My guess is that this is being compiled with NVCC, but since it is linked into a fortran code there is a missing library that is normally added for C and C++ links. Is there a way to disable the nvcc compilation since this will never be used on the GPU? Something to add to one or more CMakeLists.txt files...?

gsjaardema commented 4 years ago
bartlettroscoe commented 4 years ago

@gsjaardema asked:

Is there a way to disable the nvcc compilation since this will never be used on the GPU? Something to add to one or more CMakeLists.txt files...?

Don't know.

@trilinos/kokkos-kernels, @trilinos/tpetra

Is there a way to tell nvcc_wrapper to not build certain files with nvcc but only use the host compiler? Looking at:

can this be done with adding --host-only?
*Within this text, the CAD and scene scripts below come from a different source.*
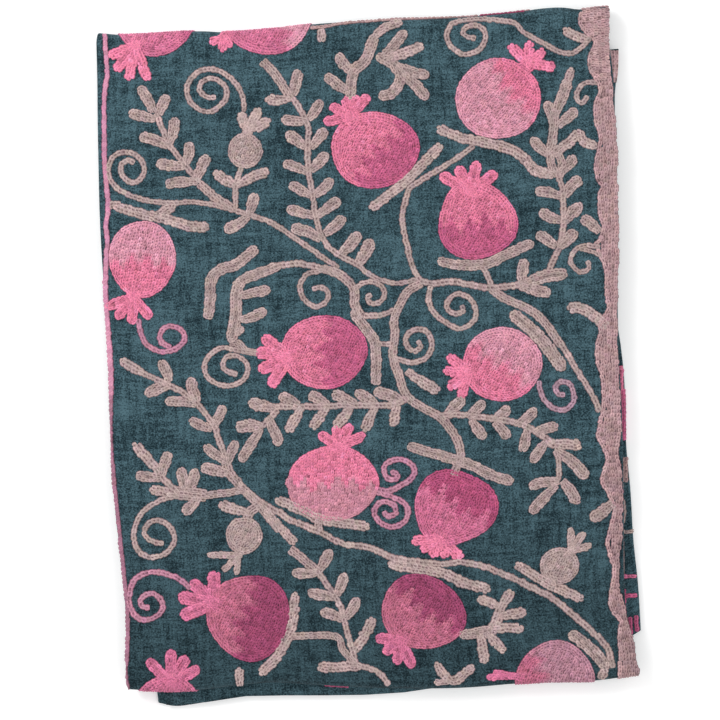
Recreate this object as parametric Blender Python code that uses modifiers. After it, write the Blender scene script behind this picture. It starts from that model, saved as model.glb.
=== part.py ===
# Suzani: one embroidered cloth, folded twice into a flat packet that lies on its underside.
# Metres, +Z up. The origin is under the middle of the packet's box, X runs to the long free
# edge with its stitched band, and Y to the top fold.

import math

import bmesh
import bpy
import numpy as np

MM = 0.001

# The cloth itself. A layer and the gap to the next make one step of the pile.
CLOTH_THICK = 1.1 * MM
LAYER_STEP = 1.7 * MM

# The pile isn't quite level: low, broad waves raise it, each by a share of its height. Across
# and along are in radians a metre.
SWELLS = (
    dict(rise=0.029, across=11.0, along=7.0, start=0.6),
    dict(rise=0.021, across=-13.0, along=9.0, start=2.1),
)

# The underside hollows by a hair towards its middle, so the packet stands on its corners.
HOLLOW = 0.05 * MM
HALF_WIDTH = 180 * MM
HALF_LENGTH = 235 * MM

# Across, the cloth goes back and forth in three layers: out from the free edge to the left
# fold, back to the right fold, and in again to the inner end. That slab then goes round the
# bottom fold with one flap and round the top fold with the other.
LAYERS_DEEP = 2
PILE_TOP = 4 * LAYERS_DEEP * LAYER_STEP
BOTTOM_RADIUS = (LAYERS_DEEP + 0.5) * LAYER_STEP
TOP_RADIUS = 2 * LAYERS_DEEP * LAYER_STEP

# Where each panel's edges lie, in millimetres, a row for each section along Y.
TOP_PANEL = (
    dict(y=-235, left=-178.5, free=178.6, right=176.5, inner=-170),
    dict(y=-213, left=-178.0, free=175.8, right=174.4, inner=-171),
    dict(y=-189, left=-177.0, free=170.8, right=172.9, inner=-170),
    dict(y=-170, left=-177.2, free=167.8, right=172.9, inner=-170),
    dict(y=-157, left=-177.4, free=169.0, right=173.2, inner=-171),
    dict(y=-140, left=-178.7, free=171.5, right=174.1, inner=-171),
    dict(y=-118, left=-180.5, free=172.8, right=175.1, inner=-171),
    dict(y=-98, left=-181.1, free=173.6, right=175.8, inner=-171),
    dict(y=-82, left=-181.5, free=171.9, right=176.3, inner=-171),
    dict(y=-66, left=-181.4, free=174.2, right=176.7, inner=-172),
    dict(y=-38, left=-180.9, free=174.7, right=177.0, inner=-171),
    dict(y=-10, left=-180.3, free=174.7, right=176.6, inner=-171),
    dict(y=18, left=-180.6, free=175.6, right=177.4, inner=-170),
    dict(y=50, left=-181.3, free=178.0, right=178.2, inner=-170),
    dict(y=100, left=-181.8, free=180.0, right=179.6, inner=-171),
    dict(y=142, left=-180.9, free=181.0, right=180.8, inner=-170),
    dict(y=170, left=-180.1, free=179.9, right=182.4, inner=-171),
    dict(y=203, left=-178.9, free=179.3, right=181.0, inner=-170),
    dict(y=229, left=-178.3, free=180.9, right=178.0, inner=-170),
)
INNER_FLAP = (
    dict(y=-235, left=-176.5, free=174.0, right=175.0, inner=-166),
    dict(y=-120, left=-174.5, free=164.0, right=168.5, inner=-170),
    dict(y=20, left=-173.5, free=168.0, right=171.0, inner=-171),
    dict(y=100, left=-172.2, free=176.5, right=174.0, inner=-170),
    dict(y=130, left=-171.6, free=180.2, right=174.8, inner=-169),
    dict(y=152, left=-171.0, free=181.9, right=175.2, inner=-168),
    dict(y=172, left=-170.5, free=183.2, right=175.5, inner=-167),
    dict(y=186, left=-170.0, free=185.8, right=175.8, inner=-167),
    dict(y=203, left=-169.5, free=187.2, right=176.0, inner=-166),
)
UNDER_FLAP = (
    dict(y=229, left=-176.0, free=177.0, right=175.0, inner=-166),
    dict(y=166, left=-176.0, free=170.0, right=177.0, inner=-170),
    dict(y=96, left=-175.5, free=166.0, right=177.0, inner=-171),
    dict(y=30, left=-174.3, free=164.9, right=176.0, inner=-168),
    dict(y=2, left=-173.7, free=164.6, right=176.8, inner=-167),
    dict(y=-24, left=-172.7, free=164.7, right=179.2, inner=-166),
    dict(y=-55, left=-171.3, free=165.2, right=180.3, inner=-164),
    dict(y=-93, left=-169.5, free=165.7, right=179.3, inner=-162),
    dict(y=-134, left=-166.4, free=167.2, right=180.9, inner=-159),
    dict(y=-170, left=-162.5, free=169.0, right=181.2, inner=-156),
    dict(y=-205, left=-160.2, free=170.5, right=183.0, inner=-154),
    dict(y=-241, left=-157.6, free=172.0, right=183.4, inner=-152),
)

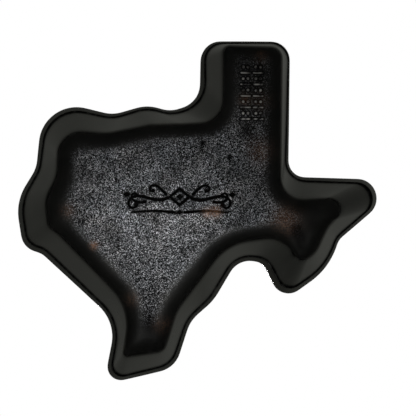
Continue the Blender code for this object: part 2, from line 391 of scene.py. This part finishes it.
surface = {
    "basePitch": 1.0,       # of the triangle net of the base
    "floorPitch": 2.6,      # of the triangle net of the floor inside
    "grainHeight": 0.04,    # of the base's cast grain, from hollow to crest
    "grainPitch": 2.0,
    "grainFine": (0.6, 1.1),    # share and pitch of a finer grain on top of it
    "waveHeight": 0.05,     # of the slow unevenness of the whole skin
    "wavePitch": 14.0,
    "waveFine": (0.3, 5.0),     # share and pitch of smaller waves on top of it
    "floorWave": (0.5, 9.0),    # share and pitch of the waves of the floor inside
    "grainFade": 1.2,       # width over which the grain starts at the base's edge
    "heelGrain": (0.9, 0.6, 0.25, 0.05),    # share of the grain up the heel, ring by ring
    "gripStart": 46.0,      # y where the base's grain starts to weaken towards the grip's end
    "gripEnd": 72.0,
    "gripGrain": 0.65,      # share of the grain that is left on the grip
    # the grain fades where an arm of the base starts: heading in degrees, start and end
    "smoothArms": ((-90.0, 70.0, 82.0), (180.0, 56.0, 68.0), (207.0, 61.0, 72.0)),
    "insideGrain": 0.22,    # the finer grain of the cooking side
    "insideStart": 8,       # where it starts, in rings past the rim's highest
    "wornHighlightTops": (0.55, 0.9, 1.6),   # wear and painted highlight of the marks' tops: mean, spread and pitch
    "pipShade": 0.95,       # how dark the painted shade is round the marks on the grip
    # painted shade up the heel, ring by ring
    "heelShade": (0.1, 0.25, 0.4, 0.45, 0.45, 0.4, 0.35, 0.2, 0.05),
    # and painted shade along the crease under the band
    "creaseShade": (0.1, 0.4, 0.8, 0.95, 0.95, 0.95, 0.95, 0.9, 0.2),
    "creaseRing": 17,       # the first of those rings
    "creasePitch": 1.7,     # of the crease's raggedness
    "creaseEvenness": 0.95,     # mean share of its painted shade
    "creaseRaggedness": 0.4,    # and how much that varies along the crease
}

# places where the skin is darker and rougher: painted shade beside the south-west lobe and towards
# the west arm, and darker patches elsewhere; x, y, z, radius and strength
shadeAndBlotchSpots = (
    (38.0, -75.0, 0.0, 20.0, 0.50),
    (48.0, -42.0, 0.0, 15.0, 0.30),
    (27.0, 33.0, 0.0, 22.0, 0.25),
    (-25.0, 18.0, 0.0, 20.0, 0.25),
    (0.7, 41.3, 0.0, 2.6, 1.00),
    (-16.7, 32.4, 0.0, 1.5, 1.00),
    (-35.6, 33.2, 0.0, 1.2, 1.00),
    (-27.7, 50.7, 0.0, 5.5, 0.75),
    (15.0, -42.0, 0.0, 12.0, 0.25),
    (36.0, -79.5, 0.0, 8.5, 0.25),
    (31.5, -77.5, 0.0, 6.0, 0.20),
    (-54.0, -16.5, 1.0, 7.0, 0.55),
    (-63.0, -17.0, 0.0, 9.0, 0.35),
    (-72.0, -12.0, 0.0, 6.0, 0.40),
    (-62.0, 0.5, 0.0, 8.0, 0.50),
    (-74.5, -1.0, 0.0, 8.0, 0.50),
)

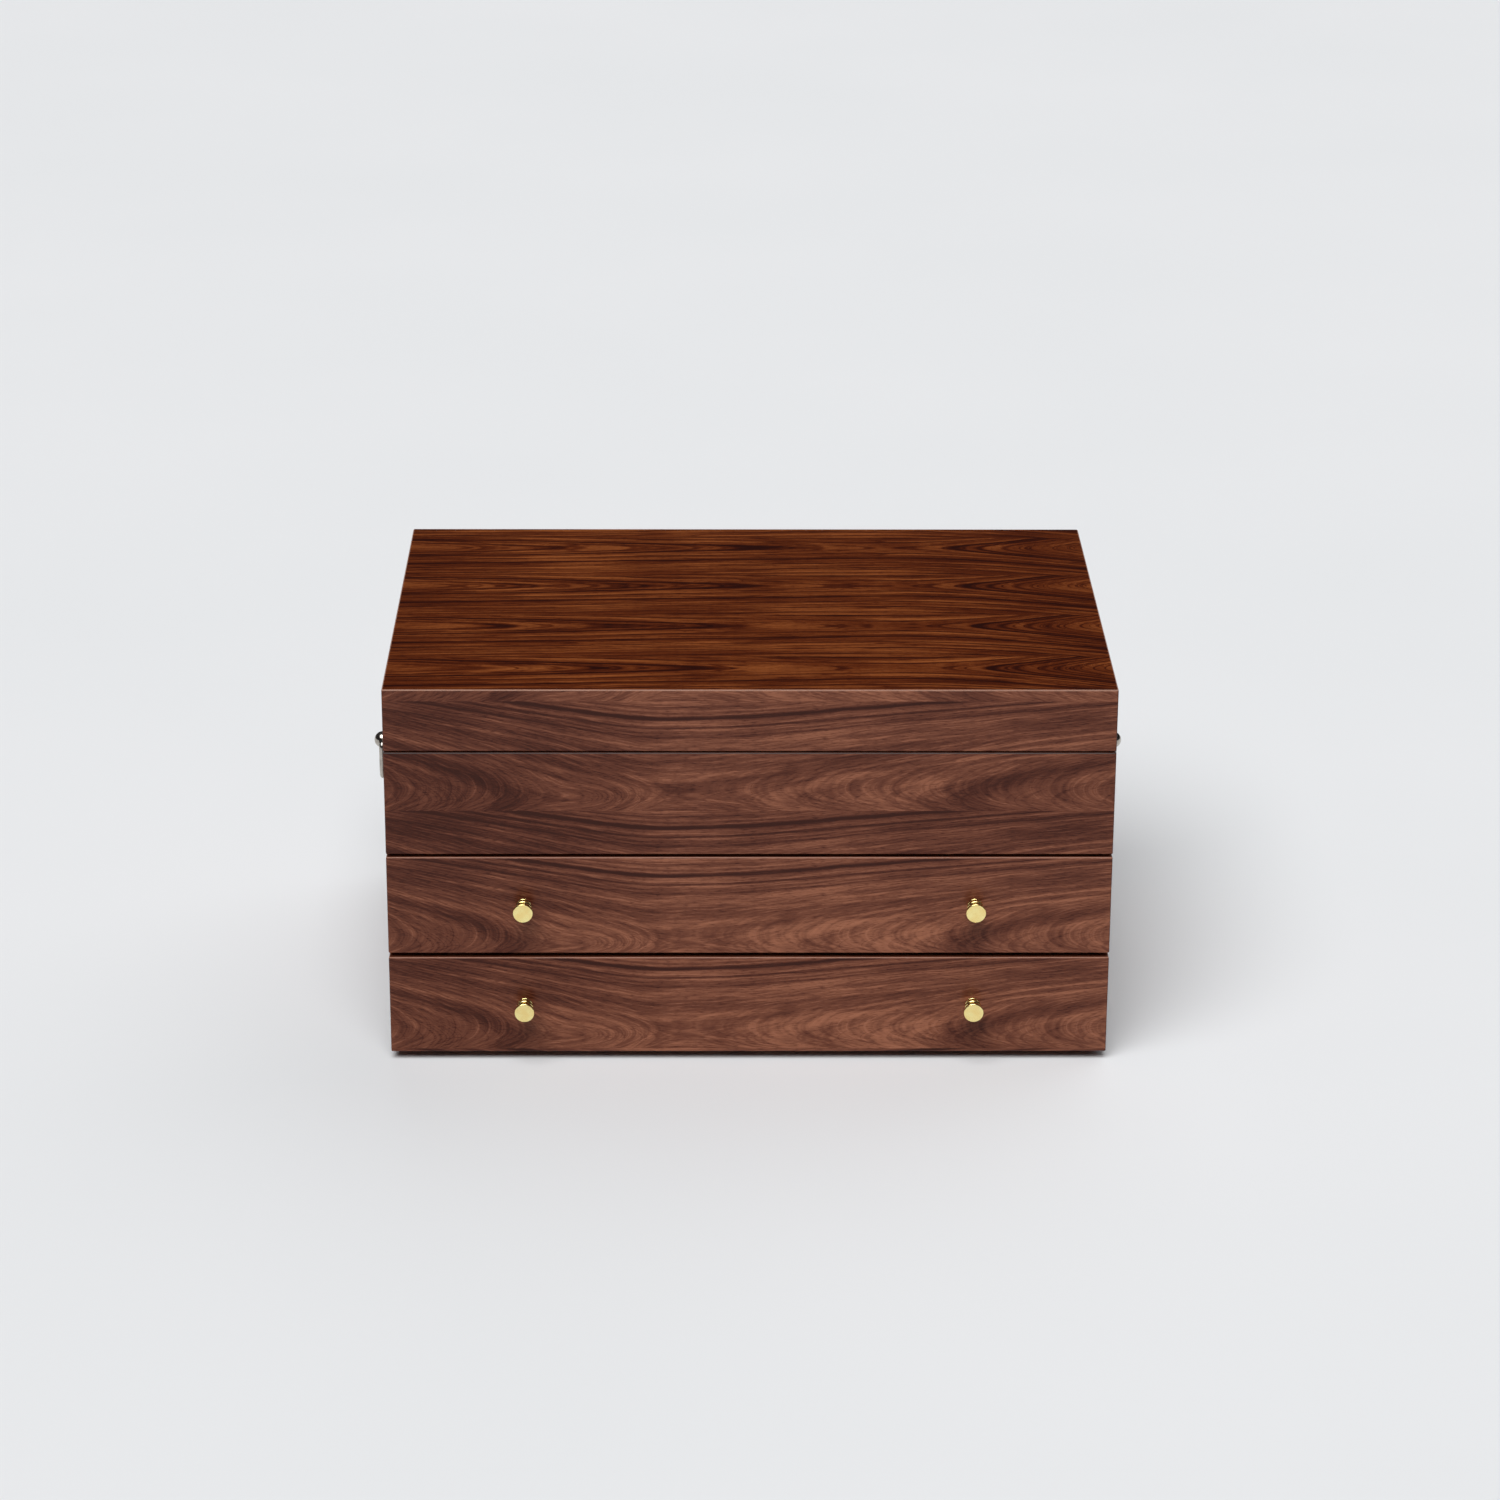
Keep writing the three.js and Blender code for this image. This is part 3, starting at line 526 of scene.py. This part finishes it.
def bored(made, centre, axis, radius):
    """Cuts a round bore through a piece and leaves no modifier behind."""
    half = 9  # mm, past both sides of a post's ball
    tool_bm = turned([(0, -half), (radius / MM, -half), (radius / MM, half), (0, half)], centre, axis, 40)
    bmesh.ops.recalc_face_normals(tool_bm, faces=tool_bm.faces)
    mesh = bpy.data.meshes.new("bore")
    tool_bm.to_mesh(mesh)
    tool_bm.free()
    tool = bpy.data.objects.new("bore", mesh)
    scene.collection.objects.link(tool)
    cut = made.modifiers.new("bore", "BOOLEAN")
    cut.operation = "DIFFERENCE"
    cut.solver = "EXACT"
    cut.object = tool
    bpy.context.view_layer.update()
    result = shaped_mesh(made)
    made.modifiers.clear()
    made.data = result
    bpy.data.objects.remove(tool)


# The handles' sizes that are the CAD's, in mm.
POST_REACH = 7.6  # the swing axis, off the side
POST_BALL = 4.5
POST_NECK = 2.4
WIRE = 1.6
WIRE_TIP = 31.4  # each end of the wire, from the handle's middle
EYE_BEND = 3.0
GRIP_BEND = 6.0
# Those that are set here, in mm but for the share.
BORE_PLAY = 0.2
BLUNT = 0.5  # the length over which a wire's end narrows
BLUNT_SHARE = 0.6  # how narrow it gets
BEND_STEPS = 12
WIRE_SIDES = 24


def bail_tube(axis_x, middle_y, axis_z, arm, drop):
    """A bent wire with blunt ends: in at the posts, down the arms and along the grip."""
    eye = EYE_BEND * MM
    grip = GRIP_BEND * MM
    wire = WIRE * MM
    half = [(WIRE_TIP * MM, 0.0), (arm - eye, 0.0), (arm, 0.0), (arm, -eye), (arm, grip - drop), (arm, -drop),
            (arm - grip, -drop), (0.0, -drop)]
    points = [half[0]]
    for start, corner, end in ((1, 2, 3), (4, 5, 6)):
        for i in range(BEND_STEPS + 1):
            s = i / BEND_STEPS
            weights = ((1 - s) ** 2, 2 * s * (1 - s), s * s)
            spots = (half[start], half[corner], half[end])
            points.append(tuple(sum(w * p[k] for w, p in zip(weights, spots)) for k in (0, 1)))
    points += [half[-1]]
    points = points + [(-y, z) for y, z in reversed(points[:-1])]
    bm = bmesh.new()
    rings = []

    def ring(centre, along, radius):
        inward = Vector((0, -along.z, along.y))
        angles = [2 * math.pi * i / WIRE_SIDES for i in range(WIRE_SIDES)]
        return [bm.verts.new(centre + radius * (math.cos(a) * inward + math.sin(a) * Vector((1, 0, 0))))
                for a in angles]

    path = [Vector((axis_x, middle_y + y, axis_z + z)) for y, z in points]
    for i, spot in enumerate(path):
        along = (path[min(i + 1, len(path) - 1)] - path[max(i - 1, 0)]).normalized()
        if i == 0:
            rings += [ring(spot + along * 0.02 * MM, along, wire * BLUNT_SHARE)]
            rings += [ring(spot + along * BLUNT * MM, along, wire)]
        elif i == len(path) - 1:
            rings += [ring(spot - along * BLUNT * MM, along, wire)]
            rings += [ring(spot - along * 0.02 * MM, along, wire * BLUNT_SHARE)]
        else:
            rings.append(ring(spot, along, wire))
    for low, high in zip(rings, rings[1:]):
        for i in range(WIRE_SIDES):
            j = (i + 1) % WIRE_SIDES
            bm.faces.new([low[i], low[j], high[j], high[i]])
    bm.faces.new(rings[0])
    bm.faces.new(rings[-1])
    return bm


def handles():
    """Bail handles: ball-headed posts on rosettes, with the wire turning in their bores."""
    start = math.degrees(math.asin(-math.sqrt(POST_BALL ** 2 - POST_NECK ** 2) / POST_BALL))
    stud = [(0, -6.5), (1.8, -6.5), (2.0, -6.3), (2.0, 0.05)]
    rosette = [(6.9, 0.05), (7.0, 0.2), *arc((6.6, 0.55), 0.4, 0, 80, 5), (5.9, 1.1), (5.2, 1.28)]
    neck = [(3.6, 1.5), (2.9, 1.75), (2.5, 2.2)]
    ball = [*arc((0, POST_REACH), POST_BALL, start, 89, 22), (0, POST_REACH + POST_BALL)]
    profile = stud + rosette + neck + ball
    for side, sign in (("left", -1), ("right", 1)):
        bail = f"handle_bail_{side}"
        low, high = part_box(bail)
        axis_x = (low.x + high.x) / 2
        middle_y = (low.y + high.y) / 2
        axis_z = high.z - WIRE * MM
        for end in ("front", "back"):
            node = f"handle_post_{side}_{end}"
            post_low, post_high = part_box(node)
            place = (axis_x - sign * POST_REACH * MM, (post_low.y + post_high.y) / 2, axis_z)
            post = turned(profile, place, (sign, 0, 0))
            made = piece(f"post_{side}_{end}", post, "case", "nickel_plate", [node])
            bored(made, (axis_x, place[1], axis_z), (0, 1, 0), (WIRE + BORE_PLAY) * MM)
        arm = (high.y - low.y) / 2 - WIRE * MM
        drop = high.z - low.z - 2 * WIRE * MM
        tube = bail_tube(axis_x, middle_y, axis_z, arm, drop)
        piece(f"bail_{side}", tube, f"handle_{side}", "nickel_plate", [bail])


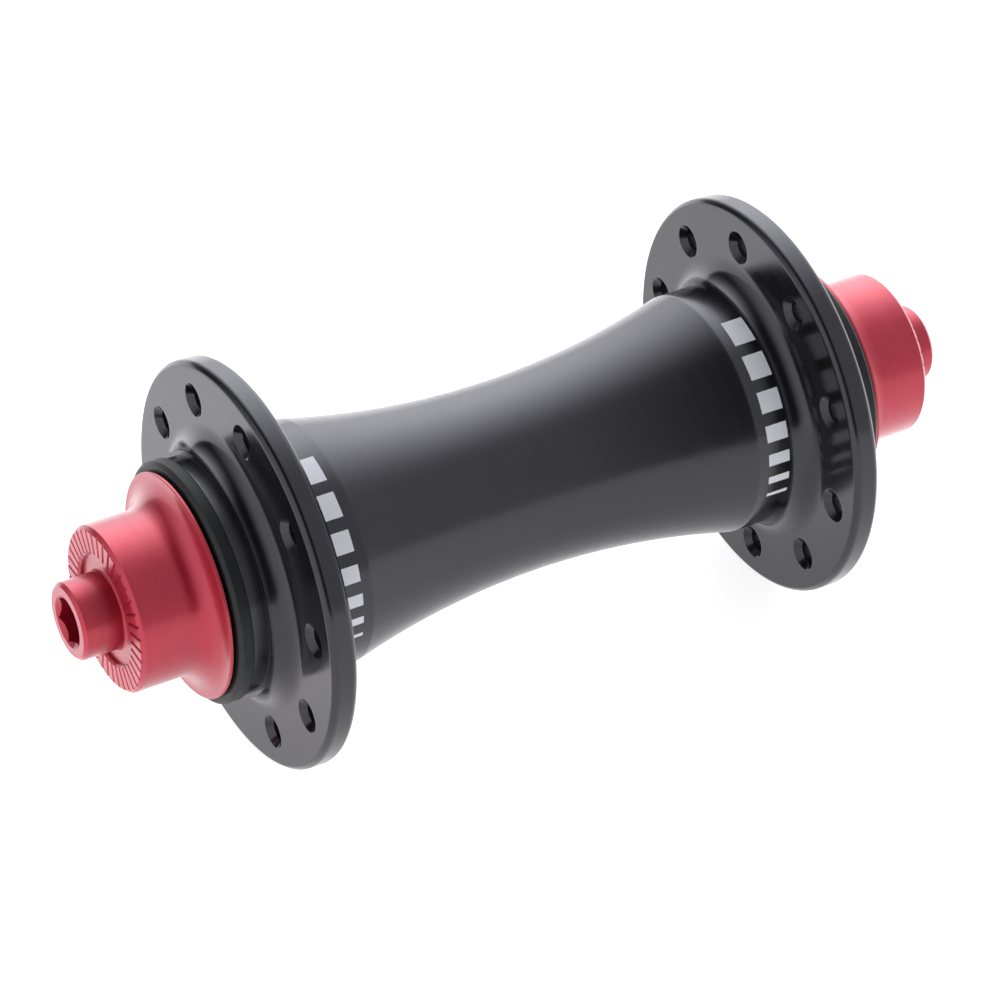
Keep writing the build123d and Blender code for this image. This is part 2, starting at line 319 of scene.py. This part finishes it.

bartlettroscoe commented 4 years ago

It seems likely that the ATDM APPs are not using this executable, at least not on 'waterman' (or we would have heard about it).

@gsjaardema, can we disable the build of this executable for now in our testing on just this one RDC build? Now that we are expecting to see a build error in this configuration, I fear that it will obscure the emergence of a new build error for this configuration.

bartlettroscoe commented 4 years ago

@gsjaardema,

I looked in all of the EMPIRE sources with:

$ cd EMPIRE/
$  find . -type f -exec grep -nH explore {} \; | grep -v "[.]git/"

and I could not find any usage of this SEACAS 'explore' exectuable in the production or test code.

I searched all of the SPARC sources with:

$ find . -type f -exec grep -nH explore {} \; | grep -v "[.]git/"

and there is mention of an explore_diff.py which looks like it depends on a program called explore in the shell path. This looks to be used in SPARC verification test suite.

Therefore, SPARC might depend on this SEACAS 'explore' executable. But SPARC is not yet (if ever) using CUDA+RDC so this failing build does not impact the ATDM customers.

Is it okay if I disable the build of this executable in just this CUDA+RDC build?

gsjaardema commented 4 years ago

@bartlettroscoe Yes, disabling this in the CUDA+RDC build would be good.

bartlettroscoe commented 4 years ago

This is disabled in PR #6121 and I manually merged to 'atdm-nightly' in the commit 1fe27b5.

Putting this in review until we get confirmation from CDash tomorrow.

bartlettroscoe commented 4 years ago

FYI: The SEACAS PR https://github.com/gsjaardema/seacas/pull/154 was merged. Now we are just waiting on the merge of PR #6121 (being held up due to broken Trilinos PR tester).

bartlettroscoe commented 4 years ago

FYI: This executable has been disabled for a long time and there does not seem to be any problems reported by any ATDM customers (likely because they are not using cuda+rdc builds). Therefore, I will add the "Stalled" label to get this off of our main list of issues.